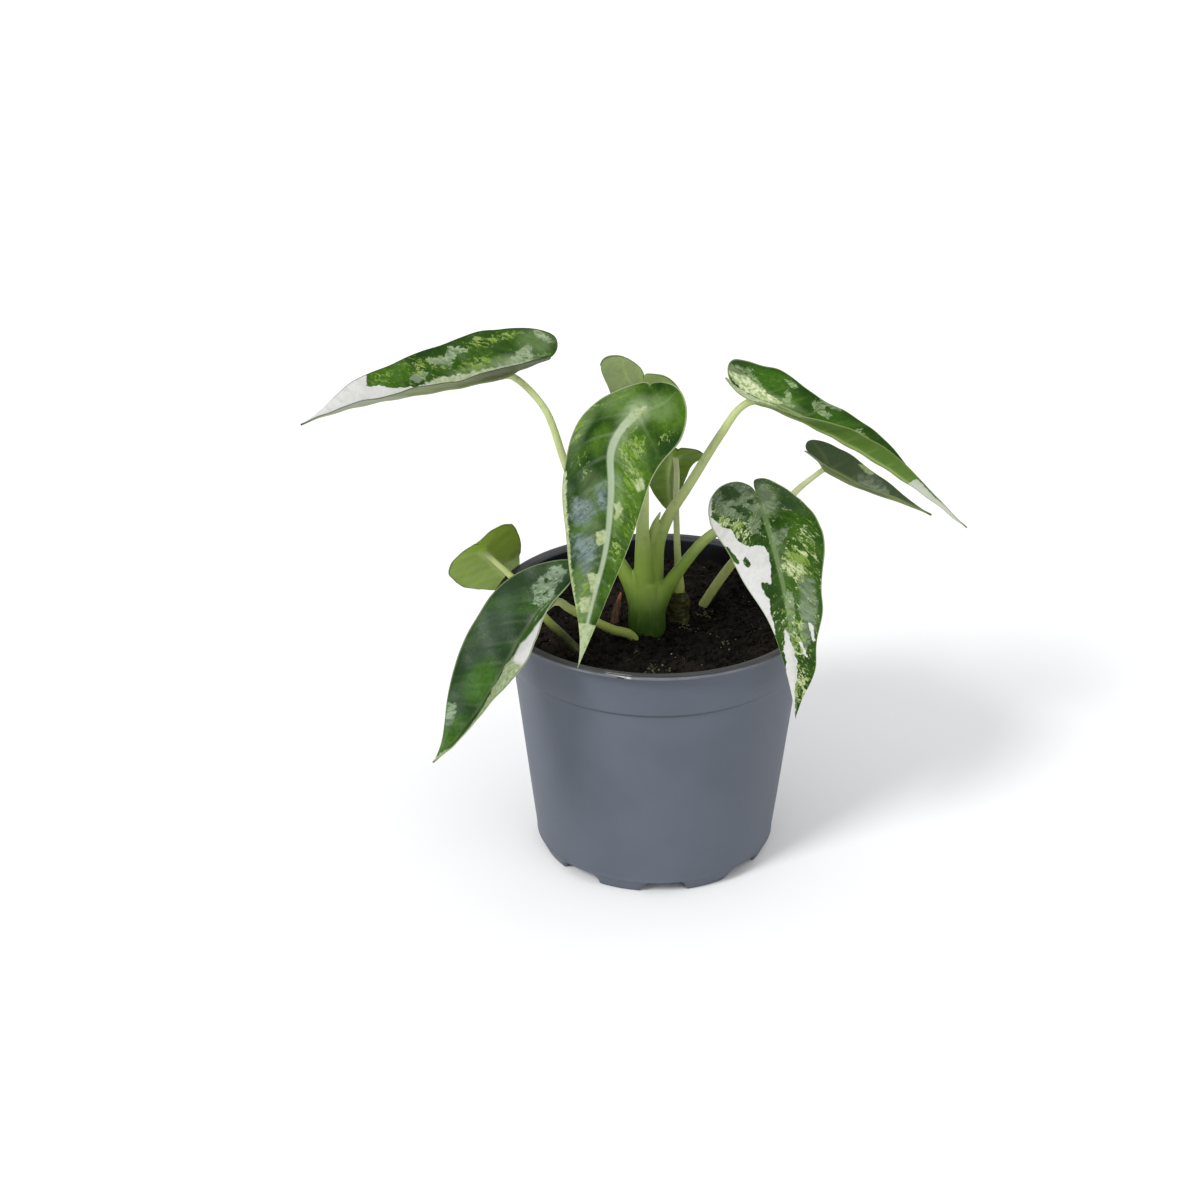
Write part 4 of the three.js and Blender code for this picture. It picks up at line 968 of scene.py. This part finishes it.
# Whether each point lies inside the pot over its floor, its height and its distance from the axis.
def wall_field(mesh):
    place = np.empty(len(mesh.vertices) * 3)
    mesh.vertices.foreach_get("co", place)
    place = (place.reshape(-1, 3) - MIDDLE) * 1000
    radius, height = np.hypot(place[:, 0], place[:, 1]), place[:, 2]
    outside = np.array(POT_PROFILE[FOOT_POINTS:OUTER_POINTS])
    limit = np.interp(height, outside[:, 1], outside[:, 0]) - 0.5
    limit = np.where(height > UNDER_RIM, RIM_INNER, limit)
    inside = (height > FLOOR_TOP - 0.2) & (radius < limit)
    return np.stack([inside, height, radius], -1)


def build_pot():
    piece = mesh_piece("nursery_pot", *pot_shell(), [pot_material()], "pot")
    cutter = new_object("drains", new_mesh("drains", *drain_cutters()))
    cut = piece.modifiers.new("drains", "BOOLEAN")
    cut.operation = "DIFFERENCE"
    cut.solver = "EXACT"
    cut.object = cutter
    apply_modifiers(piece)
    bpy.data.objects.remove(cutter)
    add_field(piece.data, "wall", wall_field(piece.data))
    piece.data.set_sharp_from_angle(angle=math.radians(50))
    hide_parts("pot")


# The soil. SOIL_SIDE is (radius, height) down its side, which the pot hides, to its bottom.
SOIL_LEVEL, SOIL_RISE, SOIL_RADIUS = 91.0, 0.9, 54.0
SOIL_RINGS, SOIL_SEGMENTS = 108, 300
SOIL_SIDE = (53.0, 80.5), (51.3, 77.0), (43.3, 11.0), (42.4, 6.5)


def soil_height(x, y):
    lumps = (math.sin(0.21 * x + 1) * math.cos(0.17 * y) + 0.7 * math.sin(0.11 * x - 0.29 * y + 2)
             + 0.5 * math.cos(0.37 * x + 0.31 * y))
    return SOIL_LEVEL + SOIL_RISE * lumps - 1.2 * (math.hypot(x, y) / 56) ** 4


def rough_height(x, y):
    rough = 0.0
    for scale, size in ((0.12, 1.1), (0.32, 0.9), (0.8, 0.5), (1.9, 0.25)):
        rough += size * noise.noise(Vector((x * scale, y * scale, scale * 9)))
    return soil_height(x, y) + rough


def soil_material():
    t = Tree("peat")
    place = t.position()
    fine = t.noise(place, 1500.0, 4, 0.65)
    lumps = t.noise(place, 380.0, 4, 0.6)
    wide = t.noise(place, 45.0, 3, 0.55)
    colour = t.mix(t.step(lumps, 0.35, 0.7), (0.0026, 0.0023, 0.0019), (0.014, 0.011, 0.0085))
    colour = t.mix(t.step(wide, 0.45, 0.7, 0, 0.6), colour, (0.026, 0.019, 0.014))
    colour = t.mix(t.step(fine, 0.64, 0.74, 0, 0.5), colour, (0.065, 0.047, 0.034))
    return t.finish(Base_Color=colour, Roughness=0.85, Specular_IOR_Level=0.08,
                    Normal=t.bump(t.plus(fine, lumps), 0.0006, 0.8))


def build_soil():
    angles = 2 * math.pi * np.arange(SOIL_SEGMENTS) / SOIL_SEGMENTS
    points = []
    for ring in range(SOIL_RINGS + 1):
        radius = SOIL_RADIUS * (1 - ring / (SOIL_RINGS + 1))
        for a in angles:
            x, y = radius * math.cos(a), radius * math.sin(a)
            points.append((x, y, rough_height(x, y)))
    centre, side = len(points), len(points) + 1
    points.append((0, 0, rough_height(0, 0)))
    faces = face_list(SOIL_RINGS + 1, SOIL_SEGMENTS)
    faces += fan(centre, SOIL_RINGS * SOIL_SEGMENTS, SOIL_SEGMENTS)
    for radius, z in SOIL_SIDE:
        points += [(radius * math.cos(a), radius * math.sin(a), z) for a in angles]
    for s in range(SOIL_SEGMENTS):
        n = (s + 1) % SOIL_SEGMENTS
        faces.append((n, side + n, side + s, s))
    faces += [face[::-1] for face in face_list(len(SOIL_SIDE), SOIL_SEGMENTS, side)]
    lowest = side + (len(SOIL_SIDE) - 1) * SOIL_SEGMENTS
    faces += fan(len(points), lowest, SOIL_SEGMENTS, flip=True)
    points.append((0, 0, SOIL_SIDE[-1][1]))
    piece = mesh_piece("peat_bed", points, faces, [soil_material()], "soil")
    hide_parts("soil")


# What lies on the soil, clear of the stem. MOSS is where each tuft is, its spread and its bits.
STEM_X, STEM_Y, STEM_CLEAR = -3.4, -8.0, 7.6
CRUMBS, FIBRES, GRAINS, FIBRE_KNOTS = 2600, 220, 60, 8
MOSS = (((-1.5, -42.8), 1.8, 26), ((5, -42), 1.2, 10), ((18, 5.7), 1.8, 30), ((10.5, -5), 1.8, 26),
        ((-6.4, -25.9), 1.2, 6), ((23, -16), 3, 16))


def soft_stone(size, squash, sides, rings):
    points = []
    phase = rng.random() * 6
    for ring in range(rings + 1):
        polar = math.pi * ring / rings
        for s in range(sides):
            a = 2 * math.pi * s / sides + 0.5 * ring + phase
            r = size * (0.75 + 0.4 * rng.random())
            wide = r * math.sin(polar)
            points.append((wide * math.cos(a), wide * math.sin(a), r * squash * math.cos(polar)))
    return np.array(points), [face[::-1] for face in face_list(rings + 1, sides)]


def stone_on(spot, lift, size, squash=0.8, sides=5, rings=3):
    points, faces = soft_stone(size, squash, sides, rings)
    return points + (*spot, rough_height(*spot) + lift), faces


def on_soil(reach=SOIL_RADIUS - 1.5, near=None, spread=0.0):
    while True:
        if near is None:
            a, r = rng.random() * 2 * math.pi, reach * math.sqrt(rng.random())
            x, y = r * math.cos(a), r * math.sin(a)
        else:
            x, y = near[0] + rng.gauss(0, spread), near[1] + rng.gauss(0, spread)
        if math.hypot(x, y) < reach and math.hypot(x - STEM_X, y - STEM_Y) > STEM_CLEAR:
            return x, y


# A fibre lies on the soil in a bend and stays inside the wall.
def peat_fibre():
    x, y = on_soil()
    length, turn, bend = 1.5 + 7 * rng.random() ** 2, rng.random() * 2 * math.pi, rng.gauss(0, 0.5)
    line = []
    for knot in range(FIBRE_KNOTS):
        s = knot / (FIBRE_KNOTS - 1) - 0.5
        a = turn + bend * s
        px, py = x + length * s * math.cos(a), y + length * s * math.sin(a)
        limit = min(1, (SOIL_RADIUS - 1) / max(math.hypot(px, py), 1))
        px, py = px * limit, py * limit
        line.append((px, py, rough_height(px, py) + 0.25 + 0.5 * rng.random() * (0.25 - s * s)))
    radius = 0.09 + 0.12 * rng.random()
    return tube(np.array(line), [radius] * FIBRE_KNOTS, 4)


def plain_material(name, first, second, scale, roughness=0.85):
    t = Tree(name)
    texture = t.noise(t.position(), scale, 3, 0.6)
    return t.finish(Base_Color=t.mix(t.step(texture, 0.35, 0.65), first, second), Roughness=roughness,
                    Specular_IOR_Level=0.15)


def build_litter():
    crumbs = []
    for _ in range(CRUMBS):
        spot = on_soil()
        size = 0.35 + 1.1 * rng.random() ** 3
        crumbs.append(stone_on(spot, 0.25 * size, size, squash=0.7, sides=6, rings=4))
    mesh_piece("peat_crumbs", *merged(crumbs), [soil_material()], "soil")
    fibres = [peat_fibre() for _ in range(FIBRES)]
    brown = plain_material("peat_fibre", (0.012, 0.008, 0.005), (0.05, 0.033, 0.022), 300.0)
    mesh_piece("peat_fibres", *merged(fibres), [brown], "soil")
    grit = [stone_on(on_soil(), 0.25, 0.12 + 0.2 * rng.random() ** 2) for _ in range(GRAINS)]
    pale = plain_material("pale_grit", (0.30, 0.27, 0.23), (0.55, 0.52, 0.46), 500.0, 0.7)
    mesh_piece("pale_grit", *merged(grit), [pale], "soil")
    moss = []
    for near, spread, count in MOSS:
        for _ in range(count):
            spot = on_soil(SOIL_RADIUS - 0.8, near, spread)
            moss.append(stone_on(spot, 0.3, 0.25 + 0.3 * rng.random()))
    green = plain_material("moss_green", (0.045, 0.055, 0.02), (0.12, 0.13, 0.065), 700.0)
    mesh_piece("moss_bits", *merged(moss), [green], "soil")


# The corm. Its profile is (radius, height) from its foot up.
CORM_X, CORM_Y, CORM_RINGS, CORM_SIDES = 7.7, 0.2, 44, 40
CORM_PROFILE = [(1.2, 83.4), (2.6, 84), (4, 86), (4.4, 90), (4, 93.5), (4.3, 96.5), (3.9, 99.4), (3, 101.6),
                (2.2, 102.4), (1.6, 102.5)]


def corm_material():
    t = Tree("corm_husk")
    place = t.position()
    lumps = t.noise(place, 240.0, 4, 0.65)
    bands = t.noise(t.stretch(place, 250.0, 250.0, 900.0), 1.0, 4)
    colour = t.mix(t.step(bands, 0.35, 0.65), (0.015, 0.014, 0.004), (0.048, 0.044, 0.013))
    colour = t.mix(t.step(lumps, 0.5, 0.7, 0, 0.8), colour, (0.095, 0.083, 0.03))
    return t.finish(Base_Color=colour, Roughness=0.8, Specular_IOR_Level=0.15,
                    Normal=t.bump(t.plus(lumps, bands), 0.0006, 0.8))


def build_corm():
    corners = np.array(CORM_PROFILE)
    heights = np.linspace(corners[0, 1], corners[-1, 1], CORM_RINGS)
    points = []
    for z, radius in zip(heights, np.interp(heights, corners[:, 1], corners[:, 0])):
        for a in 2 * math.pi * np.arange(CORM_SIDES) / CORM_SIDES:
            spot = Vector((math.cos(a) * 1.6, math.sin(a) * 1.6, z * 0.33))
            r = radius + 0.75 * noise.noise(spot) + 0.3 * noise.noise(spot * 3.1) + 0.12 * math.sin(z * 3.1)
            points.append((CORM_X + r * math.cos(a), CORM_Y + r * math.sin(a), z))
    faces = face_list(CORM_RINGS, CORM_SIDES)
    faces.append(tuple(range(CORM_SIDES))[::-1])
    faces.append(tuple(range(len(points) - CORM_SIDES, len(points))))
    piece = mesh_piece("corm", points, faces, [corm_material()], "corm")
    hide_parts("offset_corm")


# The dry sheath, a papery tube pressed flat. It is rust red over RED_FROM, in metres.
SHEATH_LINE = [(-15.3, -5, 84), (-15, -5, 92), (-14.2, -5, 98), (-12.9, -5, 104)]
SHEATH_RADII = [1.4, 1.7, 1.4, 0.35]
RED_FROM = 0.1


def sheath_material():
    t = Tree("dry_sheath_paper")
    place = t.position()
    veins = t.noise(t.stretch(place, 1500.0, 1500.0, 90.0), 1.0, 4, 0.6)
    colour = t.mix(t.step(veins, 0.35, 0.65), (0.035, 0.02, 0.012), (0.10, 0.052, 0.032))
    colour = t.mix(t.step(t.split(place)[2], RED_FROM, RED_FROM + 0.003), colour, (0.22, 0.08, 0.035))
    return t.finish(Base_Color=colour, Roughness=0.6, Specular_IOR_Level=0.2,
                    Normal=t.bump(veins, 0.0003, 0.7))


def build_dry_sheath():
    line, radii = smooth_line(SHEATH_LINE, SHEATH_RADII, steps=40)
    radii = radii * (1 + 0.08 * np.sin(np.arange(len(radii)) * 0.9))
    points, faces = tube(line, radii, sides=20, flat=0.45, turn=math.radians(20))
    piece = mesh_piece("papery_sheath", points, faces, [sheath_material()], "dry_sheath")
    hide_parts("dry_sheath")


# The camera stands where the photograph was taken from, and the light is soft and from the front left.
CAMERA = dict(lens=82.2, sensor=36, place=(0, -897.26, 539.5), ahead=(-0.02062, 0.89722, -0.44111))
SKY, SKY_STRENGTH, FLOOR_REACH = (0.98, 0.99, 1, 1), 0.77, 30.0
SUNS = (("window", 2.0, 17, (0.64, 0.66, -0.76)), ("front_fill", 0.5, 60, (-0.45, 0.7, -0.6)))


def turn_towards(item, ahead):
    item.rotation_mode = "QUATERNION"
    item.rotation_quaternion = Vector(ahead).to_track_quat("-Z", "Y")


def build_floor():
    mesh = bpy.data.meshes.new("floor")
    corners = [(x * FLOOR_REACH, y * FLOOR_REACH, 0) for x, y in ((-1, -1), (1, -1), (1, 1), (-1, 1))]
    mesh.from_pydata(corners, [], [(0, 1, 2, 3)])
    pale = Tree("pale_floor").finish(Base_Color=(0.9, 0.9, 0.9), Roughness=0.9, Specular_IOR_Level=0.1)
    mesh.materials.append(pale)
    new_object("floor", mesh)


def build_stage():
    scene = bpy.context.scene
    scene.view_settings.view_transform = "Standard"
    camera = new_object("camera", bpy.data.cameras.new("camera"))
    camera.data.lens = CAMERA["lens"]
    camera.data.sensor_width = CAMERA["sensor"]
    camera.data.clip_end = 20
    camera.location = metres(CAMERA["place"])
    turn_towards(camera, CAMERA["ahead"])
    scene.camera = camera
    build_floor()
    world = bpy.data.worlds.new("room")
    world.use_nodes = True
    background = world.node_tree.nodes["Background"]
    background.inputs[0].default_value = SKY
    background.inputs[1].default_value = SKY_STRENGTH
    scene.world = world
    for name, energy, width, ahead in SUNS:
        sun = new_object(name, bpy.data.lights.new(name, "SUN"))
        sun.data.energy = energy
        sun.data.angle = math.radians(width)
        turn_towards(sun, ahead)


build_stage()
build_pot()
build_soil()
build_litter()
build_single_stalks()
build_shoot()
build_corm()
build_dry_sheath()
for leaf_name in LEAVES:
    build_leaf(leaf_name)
#####
Short problem: Quote verbatim the opening lines of the listing above, ending with the line where "return np.stack([inside, height, radius], -1)" appears; include both endpoints and nothing more.

Final result:
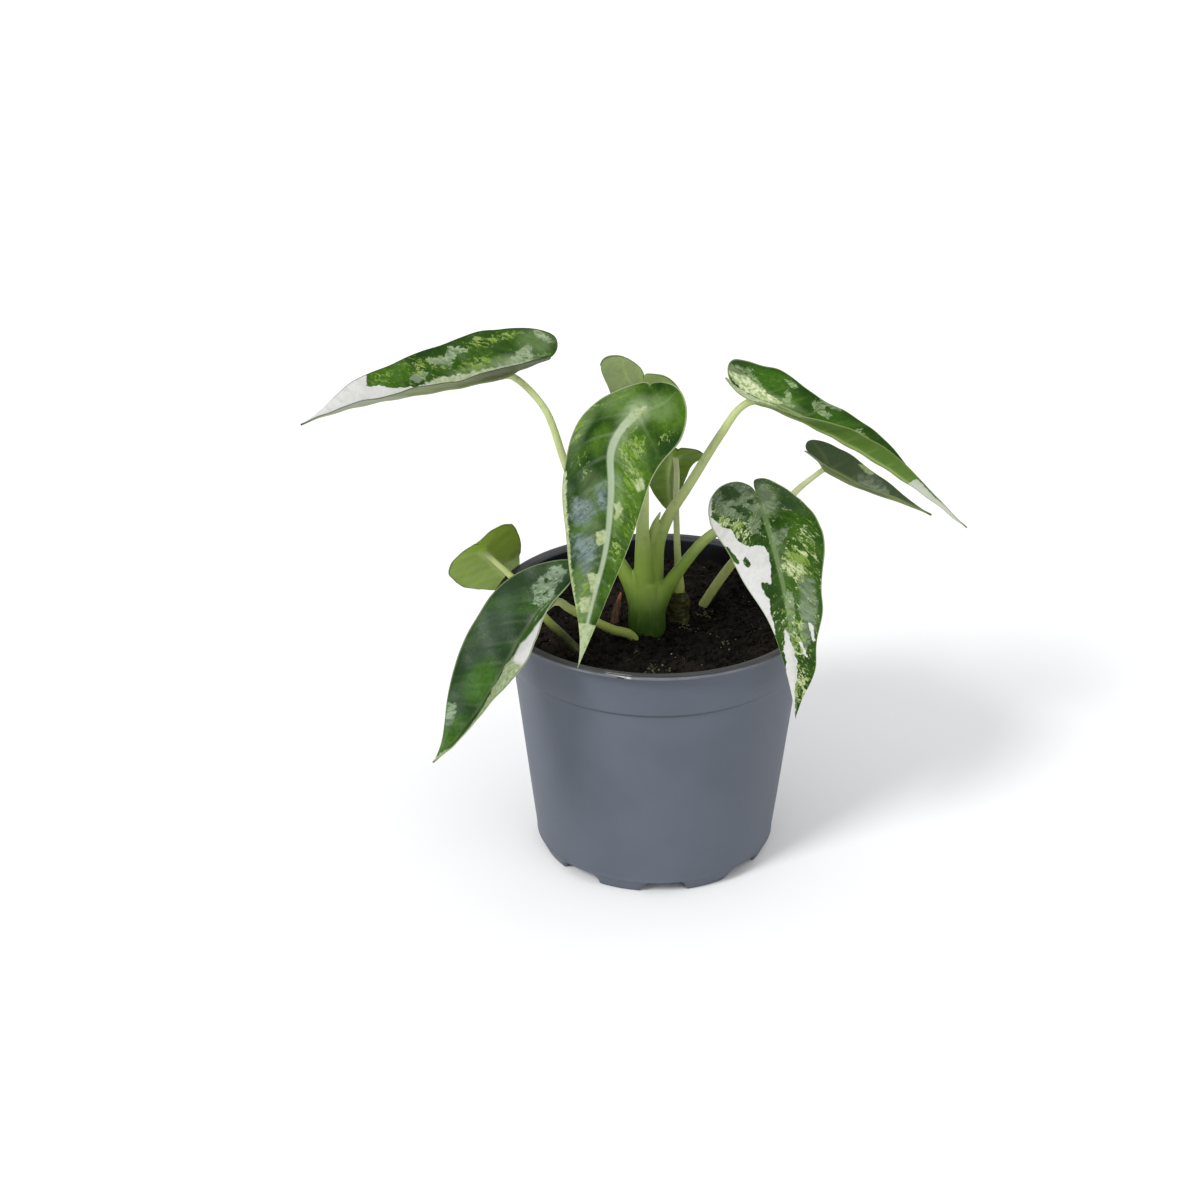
Write part 4 of the three.js and Blender code for this picture. It picks up at line 968 of scene.py. This part finishes it.
# Whether each point lies inside the pot over its floor, its height and its distance from the axis.
def wall_field(mesh):
    place = np.empty(len(mesh.vertices) * 3)
    mesh.vertices.foreach_get("co", place)
    place = (place.reshape(-1, 3) - MIDDLE) * 1000
    radius, height = np.hypot(place[:, 0], place[:, 1]), place[:, 2]
    outside = np.array(POT_PROFILE[FOOT_POINTS:OUTER_POINTS])
    limit = np.interp(height, outside[:, 1], outside[:, 0]) - 0.5
    limit = np.where(height > UNDER_RIM, RIM_INNER, limit)
    inside = (height > FLOOR_TOP - 0.2) & (radius < limit)
    return np.stack([inside, height, radius], -1)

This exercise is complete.